While not all of the team’s needs could be addressed within this past season’s budget alone, the women were able to hold a special event for the first time.
“We were able to afford to do an alumni game so we asked our old alumni to come back and we hosted them for that,” Hirsch said.
Next year, a new zero-based budgeting system will go into effect resulting in the women’s team receiving an additional $4,505 in their funding. With that money, the team will be able to replace equipment that has been passed down several years.
“My gloves that I use were actually used when I got them and now since they’ve been used for four years by me, they’re not in the best shape,” Hirsch said. “They smell, they have a hole in them.

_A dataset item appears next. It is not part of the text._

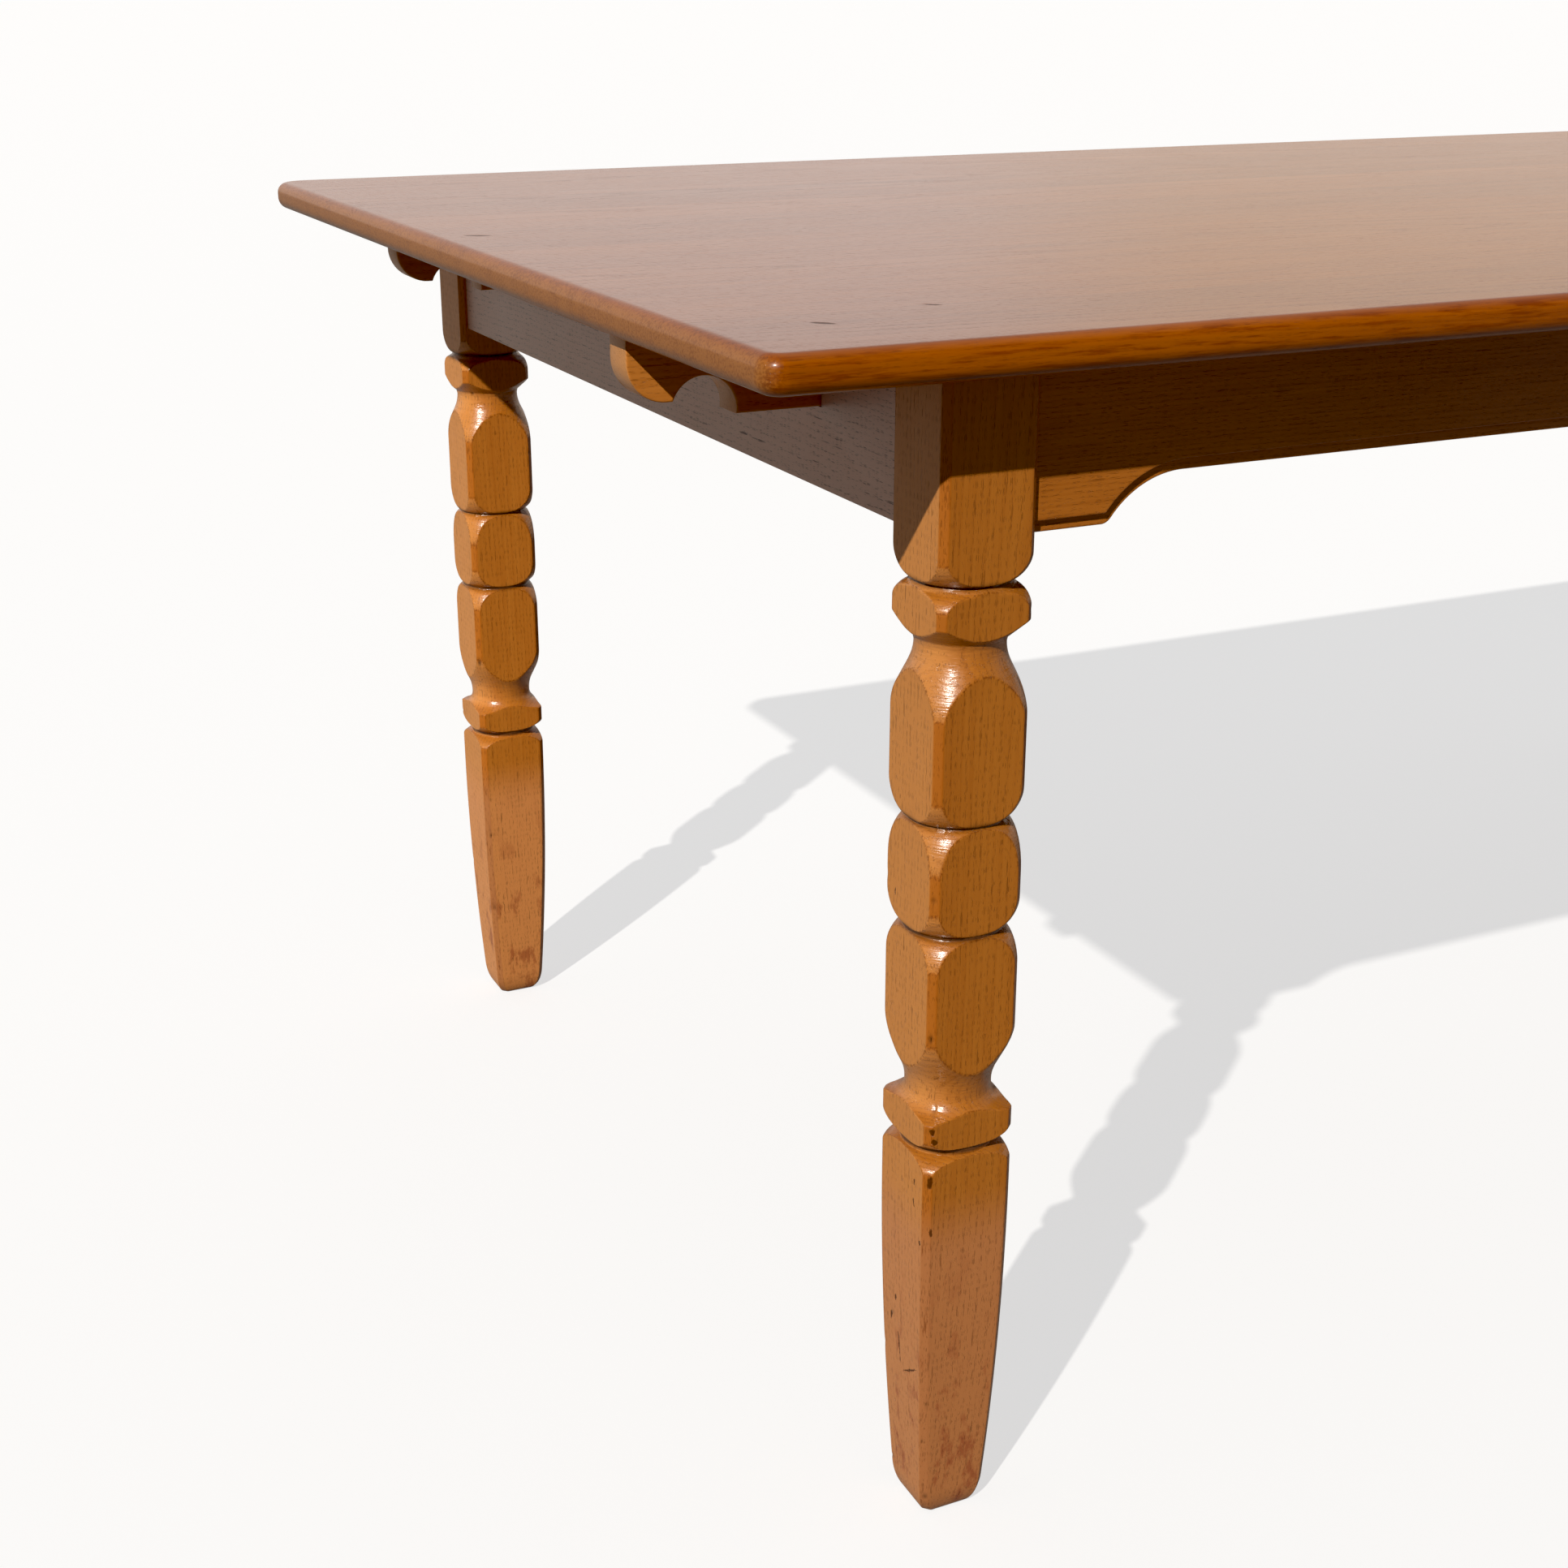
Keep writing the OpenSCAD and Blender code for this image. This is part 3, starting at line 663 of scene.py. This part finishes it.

It’s stuff like that where we just can’t pass that equipment down to the new girls anymore.”
The Student Association’s zero-based budgeting system allows each budget to be built around what teams need to be competitive. This is done by starting each club team’s budget at a “zero-base” every year and having the teams request and justify any funds they wish to receive on a budget request form.
Once it is received by the Budget Council and Campus Life, they will oversee and analyze that team’s request for their needs and costs while comparing it to their counterpart. By doing this, it has eliminated the legacy funding that held back teams from growing and becoming competitive.
“It’s compared to the opposite team and what they are asking for so we can make sure that it’s reasonable and that they are both funded with an equal opportunity,” van Reenen said.
One year after Oswego State put the Equal Pay for Equal Play movement into motion, Hirsch says it was never about bringing the men’s club hockey team’s budget down.
“It’s about everyone being at the same level and having the same opportunity,” Hirsch said.
The reaction evoked from Hirsch is one of the main reasons the movement was enacted by van Reenen and the rest of Oswego State’s Student Association.
“Equal pay was saying that it’s good that the men’s club sports teams are able to go to however many games or conferences and have all the equipment they need to play the game and play it safely,” van Reenen said. “But so should the women.”